YOUR OBJECTIVE:
Everything from the line containing "to_origin = Vector(-OVERALL_LENGTH" through the line containing "depsgraph = bpy.context.evaluated_depsgraph_get()" should be repeated exactly, and nothing else from the data.

=====

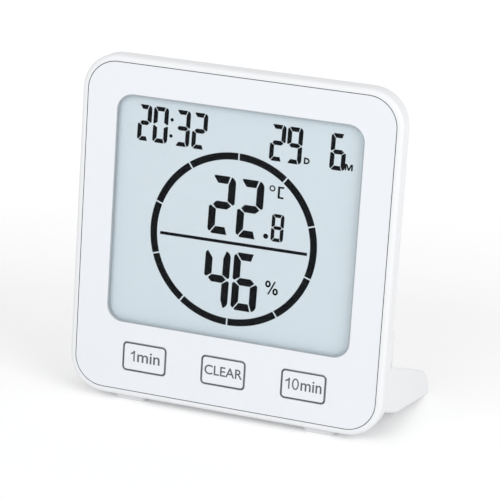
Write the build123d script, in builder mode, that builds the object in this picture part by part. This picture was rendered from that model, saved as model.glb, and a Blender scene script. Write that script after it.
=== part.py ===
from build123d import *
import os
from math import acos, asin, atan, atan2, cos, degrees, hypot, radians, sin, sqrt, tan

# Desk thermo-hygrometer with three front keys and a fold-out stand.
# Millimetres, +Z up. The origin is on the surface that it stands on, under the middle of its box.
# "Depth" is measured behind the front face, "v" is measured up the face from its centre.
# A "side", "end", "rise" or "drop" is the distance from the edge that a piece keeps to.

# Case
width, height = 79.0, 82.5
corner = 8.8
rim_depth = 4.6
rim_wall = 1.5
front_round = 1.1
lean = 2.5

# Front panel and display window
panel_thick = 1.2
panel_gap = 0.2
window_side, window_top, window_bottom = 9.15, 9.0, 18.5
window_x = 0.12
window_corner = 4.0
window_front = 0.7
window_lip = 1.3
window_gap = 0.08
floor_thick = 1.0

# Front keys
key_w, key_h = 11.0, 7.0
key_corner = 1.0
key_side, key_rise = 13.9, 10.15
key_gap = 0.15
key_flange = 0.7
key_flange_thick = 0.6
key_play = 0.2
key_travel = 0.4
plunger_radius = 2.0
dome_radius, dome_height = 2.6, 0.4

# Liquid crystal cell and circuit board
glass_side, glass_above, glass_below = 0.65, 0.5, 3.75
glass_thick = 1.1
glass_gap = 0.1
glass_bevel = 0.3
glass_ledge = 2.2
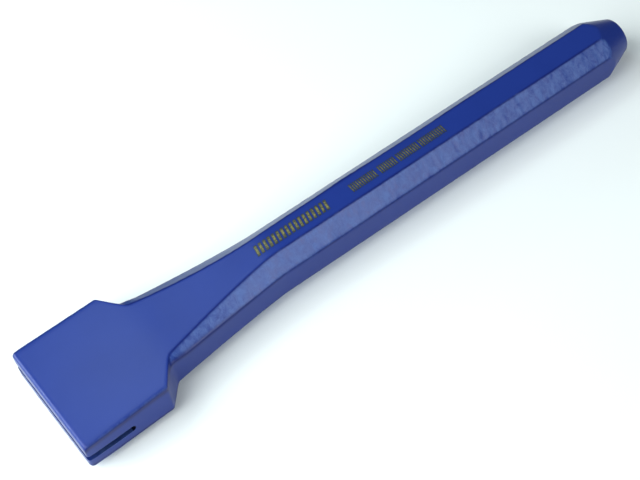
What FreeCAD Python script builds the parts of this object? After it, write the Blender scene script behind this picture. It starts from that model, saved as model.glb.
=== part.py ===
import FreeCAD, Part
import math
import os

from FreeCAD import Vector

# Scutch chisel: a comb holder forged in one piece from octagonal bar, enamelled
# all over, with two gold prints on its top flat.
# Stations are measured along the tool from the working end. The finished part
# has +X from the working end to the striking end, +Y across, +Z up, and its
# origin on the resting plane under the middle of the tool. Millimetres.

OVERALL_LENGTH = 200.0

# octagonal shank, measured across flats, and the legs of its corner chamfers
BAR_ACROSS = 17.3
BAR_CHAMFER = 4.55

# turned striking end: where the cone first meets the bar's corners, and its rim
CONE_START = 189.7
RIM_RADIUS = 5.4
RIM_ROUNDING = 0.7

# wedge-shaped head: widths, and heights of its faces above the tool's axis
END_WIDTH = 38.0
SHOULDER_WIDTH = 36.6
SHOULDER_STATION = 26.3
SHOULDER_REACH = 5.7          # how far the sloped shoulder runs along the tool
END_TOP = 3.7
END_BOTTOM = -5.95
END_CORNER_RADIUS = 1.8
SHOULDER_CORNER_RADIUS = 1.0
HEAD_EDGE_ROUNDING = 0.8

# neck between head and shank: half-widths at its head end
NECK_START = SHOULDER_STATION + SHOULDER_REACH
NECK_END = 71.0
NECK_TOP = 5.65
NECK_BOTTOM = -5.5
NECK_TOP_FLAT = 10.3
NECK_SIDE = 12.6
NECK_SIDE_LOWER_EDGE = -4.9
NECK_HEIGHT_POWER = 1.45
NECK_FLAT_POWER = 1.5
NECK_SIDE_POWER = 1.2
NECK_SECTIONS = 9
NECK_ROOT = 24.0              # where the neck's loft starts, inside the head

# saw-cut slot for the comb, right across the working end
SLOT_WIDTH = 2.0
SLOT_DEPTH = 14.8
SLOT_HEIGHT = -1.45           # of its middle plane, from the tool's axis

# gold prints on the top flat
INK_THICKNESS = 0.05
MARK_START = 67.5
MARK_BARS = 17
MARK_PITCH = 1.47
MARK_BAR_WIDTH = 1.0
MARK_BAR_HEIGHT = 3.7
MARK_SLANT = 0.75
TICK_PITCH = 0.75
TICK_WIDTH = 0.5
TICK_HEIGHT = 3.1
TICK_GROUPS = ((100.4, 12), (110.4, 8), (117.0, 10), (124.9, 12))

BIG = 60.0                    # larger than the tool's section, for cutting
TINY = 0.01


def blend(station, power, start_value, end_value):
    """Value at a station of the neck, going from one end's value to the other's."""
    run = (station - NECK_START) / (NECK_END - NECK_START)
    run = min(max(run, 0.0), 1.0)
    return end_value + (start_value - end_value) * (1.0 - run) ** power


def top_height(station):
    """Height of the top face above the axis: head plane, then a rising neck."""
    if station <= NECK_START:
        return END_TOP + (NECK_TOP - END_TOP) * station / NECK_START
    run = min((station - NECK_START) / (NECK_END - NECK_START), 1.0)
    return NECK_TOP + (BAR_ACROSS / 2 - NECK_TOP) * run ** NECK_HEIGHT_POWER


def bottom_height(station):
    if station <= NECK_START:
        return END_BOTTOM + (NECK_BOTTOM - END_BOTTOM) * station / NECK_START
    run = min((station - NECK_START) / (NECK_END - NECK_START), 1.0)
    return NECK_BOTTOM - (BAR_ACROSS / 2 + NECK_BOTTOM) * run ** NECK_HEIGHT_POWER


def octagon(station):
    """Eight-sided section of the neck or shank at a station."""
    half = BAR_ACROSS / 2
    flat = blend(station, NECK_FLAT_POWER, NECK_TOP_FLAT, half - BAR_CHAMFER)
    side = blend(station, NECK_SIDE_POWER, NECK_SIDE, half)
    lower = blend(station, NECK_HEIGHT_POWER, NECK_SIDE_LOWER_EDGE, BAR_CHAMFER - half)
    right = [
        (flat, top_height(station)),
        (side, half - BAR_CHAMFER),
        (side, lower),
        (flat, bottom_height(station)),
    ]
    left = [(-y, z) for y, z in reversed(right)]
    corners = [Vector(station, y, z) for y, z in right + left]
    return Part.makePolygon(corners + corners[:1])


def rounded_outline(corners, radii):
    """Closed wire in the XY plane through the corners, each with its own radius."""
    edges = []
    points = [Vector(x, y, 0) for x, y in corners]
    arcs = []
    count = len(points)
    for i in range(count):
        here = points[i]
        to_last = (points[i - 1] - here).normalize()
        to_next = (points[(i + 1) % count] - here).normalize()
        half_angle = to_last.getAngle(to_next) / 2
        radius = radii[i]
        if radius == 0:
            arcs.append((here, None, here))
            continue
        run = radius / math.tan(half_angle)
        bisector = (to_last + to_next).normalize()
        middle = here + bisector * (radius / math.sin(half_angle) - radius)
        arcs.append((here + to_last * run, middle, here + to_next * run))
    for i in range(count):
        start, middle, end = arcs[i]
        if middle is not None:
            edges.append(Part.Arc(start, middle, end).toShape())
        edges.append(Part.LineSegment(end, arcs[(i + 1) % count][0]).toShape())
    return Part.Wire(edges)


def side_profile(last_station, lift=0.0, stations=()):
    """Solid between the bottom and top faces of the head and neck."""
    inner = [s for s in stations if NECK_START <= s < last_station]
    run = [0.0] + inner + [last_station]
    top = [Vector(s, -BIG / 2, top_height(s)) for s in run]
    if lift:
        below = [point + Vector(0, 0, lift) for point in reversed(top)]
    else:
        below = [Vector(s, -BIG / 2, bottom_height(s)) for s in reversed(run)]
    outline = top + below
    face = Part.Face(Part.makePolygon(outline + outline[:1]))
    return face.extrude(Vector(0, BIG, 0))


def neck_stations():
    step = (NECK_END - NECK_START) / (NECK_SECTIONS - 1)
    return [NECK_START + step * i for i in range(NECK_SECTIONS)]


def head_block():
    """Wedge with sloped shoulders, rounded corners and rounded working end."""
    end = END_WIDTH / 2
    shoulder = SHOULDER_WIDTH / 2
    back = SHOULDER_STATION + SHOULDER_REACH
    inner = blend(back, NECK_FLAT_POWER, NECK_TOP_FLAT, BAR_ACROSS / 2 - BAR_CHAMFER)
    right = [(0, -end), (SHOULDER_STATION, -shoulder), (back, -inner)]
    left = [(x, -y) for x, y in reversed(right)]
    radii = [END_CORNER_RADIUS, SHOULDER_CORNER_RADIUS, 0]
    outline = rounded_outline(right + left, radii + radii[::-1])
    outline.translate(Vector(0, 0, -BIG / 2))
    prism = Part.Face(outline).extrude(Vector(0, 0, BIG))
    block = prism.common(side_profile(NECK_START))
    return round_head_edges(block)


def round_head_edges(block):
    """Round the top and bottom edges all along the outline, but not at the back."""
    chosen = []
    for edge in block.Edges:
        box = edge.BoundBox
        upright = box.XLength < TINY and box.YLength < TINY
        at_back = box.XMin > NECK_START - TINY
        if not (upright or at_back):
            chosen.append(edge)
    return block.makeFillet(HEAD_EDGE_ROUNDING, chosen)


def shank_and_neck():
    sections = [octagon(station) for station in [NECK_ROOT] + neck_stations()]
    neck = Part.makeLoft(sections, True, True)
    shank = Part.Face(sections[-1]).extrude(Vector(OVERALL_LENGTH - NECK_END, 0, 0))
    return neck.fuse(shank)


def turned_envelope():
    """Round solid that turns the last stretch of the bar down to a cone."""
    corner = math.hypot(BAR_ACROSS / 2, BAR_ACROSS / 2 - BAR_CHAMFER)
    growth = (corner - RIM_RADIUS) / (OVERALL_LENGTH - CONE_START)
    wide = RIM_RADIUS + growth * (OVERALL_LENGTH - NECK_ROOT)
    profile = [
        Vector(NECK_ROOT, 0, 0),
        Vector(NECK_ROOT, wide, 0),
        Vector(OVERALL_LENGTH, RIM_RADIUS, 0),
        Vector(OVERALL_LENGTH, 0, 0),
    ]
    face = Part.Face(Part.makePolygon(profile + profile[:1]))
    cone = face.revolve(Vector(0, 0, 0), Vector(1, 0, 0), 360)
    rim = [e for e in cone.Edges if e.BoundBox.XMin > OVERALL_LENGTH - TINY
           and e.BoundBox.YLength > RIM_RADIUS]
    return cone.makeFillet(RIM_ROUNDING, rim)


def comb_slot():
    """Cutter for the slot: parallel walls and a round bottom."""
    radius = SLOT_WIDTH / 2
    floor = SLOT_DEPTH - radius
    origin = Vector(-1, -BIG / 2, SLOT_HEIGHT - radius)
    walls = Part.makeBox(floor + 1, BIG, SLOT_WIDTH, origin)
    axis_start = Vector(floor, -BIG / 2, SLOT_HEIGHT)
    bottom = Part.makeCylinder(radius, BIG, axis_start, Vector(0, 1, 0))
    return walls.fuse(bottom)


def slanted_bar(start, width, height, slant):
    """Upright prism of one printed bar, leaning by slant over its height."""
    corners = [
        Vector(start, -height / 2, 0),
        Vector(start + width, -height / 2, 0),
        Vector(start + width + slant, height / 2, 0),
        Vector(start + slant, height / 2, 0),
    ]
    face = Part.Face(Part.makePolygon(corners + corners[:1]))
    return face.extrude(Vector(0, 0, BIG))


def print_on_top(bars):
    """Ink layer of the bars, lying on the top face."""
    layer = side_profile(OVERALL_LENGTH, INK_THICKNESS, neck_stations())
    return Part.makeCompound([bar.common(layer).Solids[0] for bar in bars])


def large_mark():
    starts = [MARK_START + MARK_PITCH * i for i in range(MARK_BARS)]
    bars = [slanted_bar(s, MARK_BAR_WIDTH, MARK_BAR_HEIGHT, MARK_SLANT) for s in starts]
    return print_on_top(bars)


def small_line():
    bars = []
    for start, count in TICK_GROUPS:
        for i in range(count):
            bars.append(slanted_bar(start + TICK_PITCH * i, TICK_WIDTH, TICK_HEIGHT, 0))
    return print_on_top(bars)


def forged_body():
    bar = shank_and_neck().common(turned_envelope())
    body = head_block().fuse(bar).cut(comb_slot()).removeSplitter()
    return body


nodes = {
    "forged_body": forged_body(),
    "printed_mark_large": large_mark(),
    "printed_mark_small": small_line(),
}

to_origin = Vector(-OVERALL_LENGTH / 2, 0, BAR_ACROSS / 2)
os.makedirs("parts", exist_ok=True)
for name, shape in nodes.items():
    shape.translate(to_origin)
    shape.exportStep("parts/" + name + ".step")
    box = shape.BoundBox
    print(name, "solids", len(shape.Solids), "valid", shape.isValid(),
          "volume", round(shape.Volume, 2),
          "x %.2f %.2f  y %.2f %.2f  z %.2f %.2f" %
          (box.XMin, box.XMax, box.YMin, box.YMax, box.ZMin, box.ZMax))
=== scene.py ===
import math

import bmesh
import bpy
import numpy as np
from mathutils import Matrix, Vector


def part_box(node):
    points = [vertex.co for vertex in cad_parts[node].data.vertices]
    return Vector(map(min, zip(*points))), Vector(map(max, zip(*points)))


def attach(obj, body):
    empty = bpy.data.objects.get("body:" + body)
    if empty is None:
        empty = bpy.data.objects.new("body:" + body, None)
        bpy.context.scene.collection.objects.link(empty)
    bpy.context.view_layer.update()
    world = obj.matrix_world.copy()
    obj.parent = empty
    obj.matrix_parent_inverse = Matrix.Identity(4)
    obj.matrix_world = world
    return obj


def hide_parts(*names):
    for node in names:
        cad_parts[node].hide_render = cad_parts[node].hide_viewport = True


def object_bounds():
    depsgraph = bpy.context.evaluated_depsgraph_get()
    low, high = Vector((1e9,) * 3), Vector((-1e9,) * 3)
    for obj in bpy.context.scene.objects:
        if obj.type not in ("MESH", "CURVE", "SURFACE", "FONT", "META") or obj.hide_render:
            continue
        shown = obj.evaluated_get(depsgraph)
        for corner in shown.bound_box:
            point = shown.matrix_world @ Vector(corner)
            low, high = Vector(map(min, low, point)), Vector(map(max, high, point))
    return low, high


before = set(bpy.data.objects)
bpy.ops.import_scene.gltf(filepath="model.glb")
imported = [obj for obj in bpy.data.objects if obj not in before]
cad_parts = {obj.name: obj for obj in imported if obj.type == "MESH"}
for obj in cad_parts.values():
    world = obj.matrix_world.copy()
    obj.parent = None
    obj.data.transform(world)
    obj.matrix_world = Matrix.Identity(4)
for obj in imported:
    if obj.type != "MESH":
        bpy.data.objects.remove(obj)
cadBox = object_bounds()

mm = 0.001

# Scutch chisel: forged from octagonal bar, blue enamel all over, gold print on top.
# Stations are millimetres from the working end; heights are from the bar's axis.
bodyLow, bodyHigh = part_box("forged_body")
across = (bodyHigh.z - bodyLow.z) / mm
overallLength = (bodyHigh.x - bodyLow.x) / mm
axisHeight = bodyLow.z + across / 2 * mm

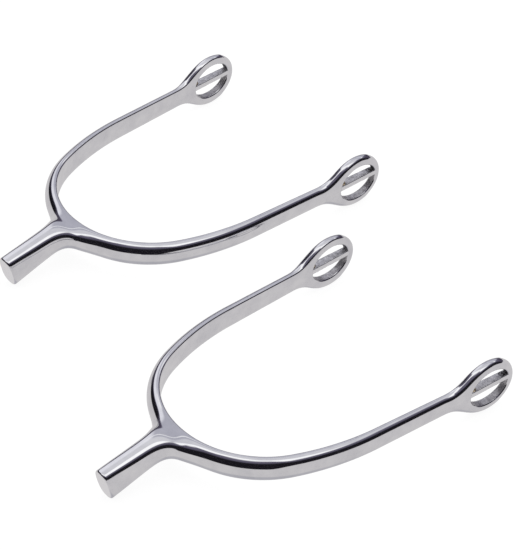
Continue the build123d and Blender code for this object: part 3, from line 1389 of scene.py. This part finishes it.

=====

EXERCISE SOLUTION:
to_origin = Vector(-OVERALL_LENGTH / 2, 0, BAR_ACROSS / 2)
os.makedirs("parts", exist_ok=True)
for name, shape in nodes.items():
    shape.translate(to_origin)
    shape.exportStep("parts/" + name + ".step")
    box = shape.BoundBox
    print(name, "solids", len(shape.Solids), "valid", shape.isValid(),
          "volume", round(shape.Volume, 2),
          "x %.2f %.2f  y %.2f %.2f  z %.2f %.2f" %
          (box.XMin, box.XMax, box.YMin, box.YMax, box.ZMin, box.ZMax))
=== scene.py ===
import math

import bmesh
import bpy
import numpy as np
from mathutils import Matrix, Vector


def part_box(node):
    points = [vertex.co for vertex in cad_parts[node].data.vertices]
    return Vector(map(min, zip(*points))), Vector(map(max, zip(*points)))


def attach(obj, body):
    empty = bpy.data.objects.get("body:" + body)
    if empty is None:
        empty = bpy.data.objects.new("body:" + body, None)
        bpy.context.scene.collection.objects.link(empty)
    bpy.context.view_layer.update()
    world = obj.matrix_world.copy()
    obj.parent = empty
    obj.matrix_parent_inverse = Matrix.Identity(4)
    obj.matrix_world = world
    return obj


def hide_parts(*names):
    for node in names:
        cad_parts[node].hide_render = cad_parts[node].hide_viewport = True


def object_bounds():
    depsgraph = bpy.context.evaluated_depsgraph_get()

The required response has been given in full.